__Your goal__. Find the lines holding the string "from" in the data, then copy all of them.

__Supplied material__.
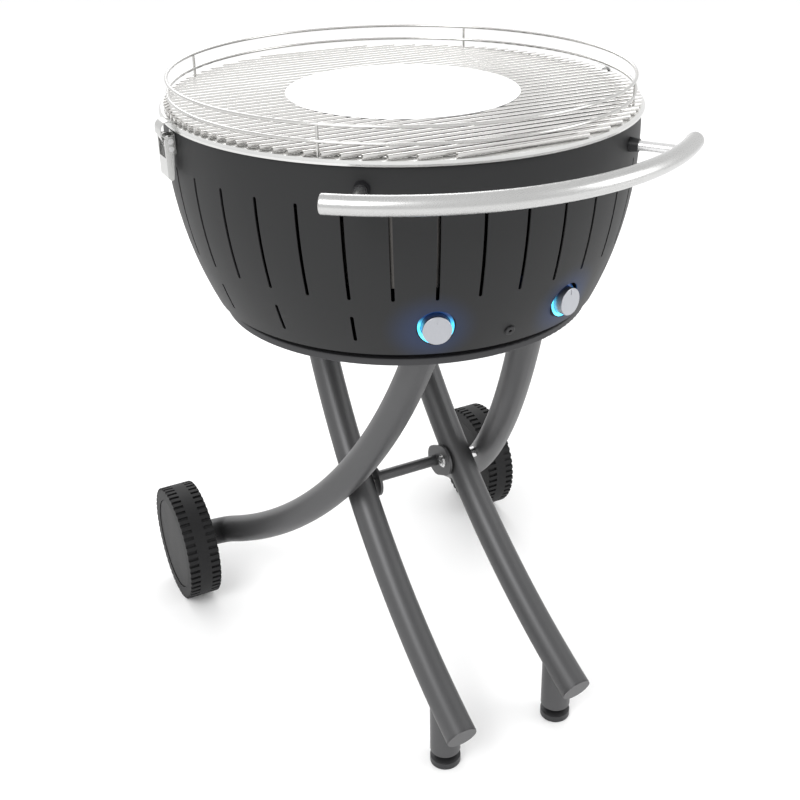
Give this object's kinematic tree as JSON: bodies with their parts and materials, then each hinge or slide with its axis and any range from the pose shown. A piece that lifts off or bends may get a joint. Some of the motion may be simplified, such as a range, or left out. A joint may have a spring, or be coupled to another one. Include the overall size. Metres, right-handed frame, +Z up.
{
  "type": "charcoal grill",
  "caption": "Round charcoal grill with a slotted bowl, grate, wire guard, knobs, latches and push handle on a crossed tube stand with wheels and levelling feet.",
  "frame": {"origin": "on the floor under the axis of the bowl", "axes": "+Z up, -Y towards the knobs and the push handle, +Y towards the wheels, +X to the right when facing the wheels from the knobs"},
  "size_m": [0.6326, 0.7399, 0.8786],
  "materials": {
    "bowl_paint": "satin powder coat",
    "base_paint": "satin powder coat",
    "dark_steel": "matt black",
    "tube_paint": "metallic satin powder coat",
    "black_plastic": "fine matt",
    "hub_plastic": "fine matt",
    "tyre": "matt",
    "stainless": "satin",
    "polished_rod": "polished",
    "bolt_steel": "bright",
    "handle_steel": "brushed lengthwise",
    "knob_silver": "satin",
    "light_guide": "lit from behind",
    "foot_coat": "satin",
    "cell_wrap": "gloss"
  },
  "bodies": {
    "grill": {"outer_bowl": "bowl_paint", "fire_bowl": "stainless", "base_flange": "base_paint", "bowl_spacer": "dark_steel", "right_leg": "tube_paint", "right_wheel_tube": "tube_paint", "left_leg": "tube_paint", "left_wheel_tube": "tube_paint", "leg_end_caps": "tube_paint", "axle_plugs": "black_plastic", "foot_sockets": "tube_paint", "cross_rod": "tube_paint", "cross_plates": "tube_paint", "cross_spacers": "bolt_steel", "cross_bolts": "bolt_steel", "left_axle": "bolt_steel", "right_axle": "bolt_steel", "handle_tube": "handle_steel", "handle_end_caps": "handle_steel", "handle_struts": "polished_rod", "strut_collars": "black_plastic", "bezels": "black_plastic", "light_rings": "light_guide", "control_units": "black_plastic", "front_screw": "dark_steel", "latch_brackets": "stainless", "latch_pins": "bolt_steel", "fan_case": "dark_steel", "air_duct": "dark_steel", "fan_motor": "dark_steel", "battery_box": "black_plastic", "battery_cells": "cell_wrap"},
    "left_wheel": {"left_tyre": "tyre", "left_hub": "hub_plastic", "left_hub_cover": "hub_plastic", "left_hub_screws": "bolt_steel"},
    "right_wheel": {"right_tyre": "tyre", "right_hub": "hub_plastic", "right_hub_cover": "hub_plastic", "right_hub_screws": "bolt_steel"},
    "left_foot": {"left_foot": "foot_coat"},
    "right_foot": {"right_foot": "foot_coat"},
    "left_knob": {"left_knob": "knob_silver"},
    "right_knob": {"right_knob": "knob_silver"},
    "left_lever": {"left_lever": "stainless", "left_hook_pin": "bolt_steel"},
    "right_lever": {"right_lever": "stainless", "right_hook_pin": "bolt_steel"},
    "left_hook": {"left_hook": "stainless"},
    "right_hook": {"right_hook": "stainless"},
    "grate": {"cooking_grate": "stainless", "centre_plate": "stainless"},
    "guard": {"guard_rail": "stainless"},
    "container": {"charcoal_container": "stainless"},
    "lid": {"container_lid": "stainless", "lid_knob": "black_plastic"},
    "pan": {"ignition_pan": "stainless"},
    "fan": {"fan_rotor": "black_plastic"}
  },
  "joints": [
    {"name": "left_wheel_spin", "type": "hinge", "parent": "grill", "child": "left_wheel", "pos_m": [-0.2705, 0.2677, 0.0916], "axis": [1, 0, 0], "continuous": true},
    {"name": "left_foot_screw", "type": "slide", "parent": "grill", "child": "left_foot", "axis": [0, 0, -1], "range_m": [0, 0.01]},
    {"name": "right_wheel_spin", "type": "hinge", "parent": "grill", "child": "right_wheel", "pos_m": [0.2705, 0.2677, 0.0916], "axis": [1, 0, 0], "continuous": true},
    {"name": "right_foot_screw", "type": "slide", "parent": "grill", "child": "right_foot", "axis": [0, 0, -1], "range_m": [0, 0.01]},
    {"name": "left_knob_turn", "type": "hinge", "parent": "grill", "child": "left_knob", "pos_m": [-0.09235, -0.25372, 0.64], "axis": [-0.342, -0.9397, 0], "range_deg": [-270, 0]},
    {"name": "right_knob_turn", "type": "hinge", "parent": "grill", "child": "right_knob", "pos_m": [0.07894, -0.2582, 0.64], "axis": [0.2924, -0.9563, 0], "range_deg": [-270, 0]},
    {"name": "left_lever_swing", "type": "hinge", "parent": "grill", "child": "left_lever", "pos_m": [-0.3068, 0, 0.826], "axis": [0, 1, 0], "range_deg": [0, 88]},
    {"name": "left_hook_turn", "type": "hinge", "parent": "left_lever", "child": "left_hook", "pos_m": [-0.3068, 0, 0.817], "axis": [0, 1, 0], "range_deg": [-105, 0]},
    {"name": "right_lever_swing", "type": "hinge", "parent": "grill", "child": "right_lever", "pos_m": [0.3068, 0, 0.826], "axis": [0, -1, 0], "range_deg": [0, 88]},
    {"name": "right_hook_turn", "type": "hinge", "parent": "right_lever", "child": "right_hook", "pos_m": [0.3068, 0, 0.817], "axis": [0, -1, 0], "range_deg": [-105, 0]},
    {"name": "grate_lift", "type": "slide", "parent": "grill", "child": "grate", "axis": [0, 0, 1], "range_m": [0, 0.3]},
    {"name": "guard_lift", "type": "slide", "parent": "grate", "child": "guard", "axis": [0, 0, 1], "range_m": [0, 0.15]},
    {"name": "container_lift", "type": "slide", "parent": "grill", "child": "container", "axis": [0, 0, 1], "range_m": [0, 0.015]},
    {"name": "lid_lift", "type": "slide", "parent": "container", "child": "lid", "axis": [0, 0, 1], "range_m": [0, 0.03]},
    {"name": "pan_lift", "type": "slide", "parent": "grill", "child": "pan", "axis": [0, 0, 1], "range_m": [0, 0.015]},
    {"name": "fan_spin", "type": "hinge", "parent": "grill", "child": "fan", "pos_m": [0, 0, 0.62], "axis": [0, 0, 1], "continuous": true}
  ],
  "couplings": [
    {"joint": "left_hook_turn", "follows": "left_lever_swing", "ratio": -1.15},
    {"joint": "right_hook_turn", "follows": "right_lever_swing", "ratio": -1.15}
  ]
}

__Complete response__.
Give this object's kinematic tree as JSON: bodies with their parts and materials, then each hinge or slide with its axis and any range from the pose shown. A piece that lifts off or bends may get a joint. Some of the motion may be simplified, such as a range, or left out. A joint may have a spring, or be coupled to another one. Include the overall size. Metres, right-handed frame, +Z up.
  "frame": {"origin": "on the floor under the axis of the bowl", "axes": "+Z up, -Y towards the knobs and the push handle, +Y towards the wheels, +X to the right when facing the wheels from the knobs"},
    "light_guide": "lit from behind",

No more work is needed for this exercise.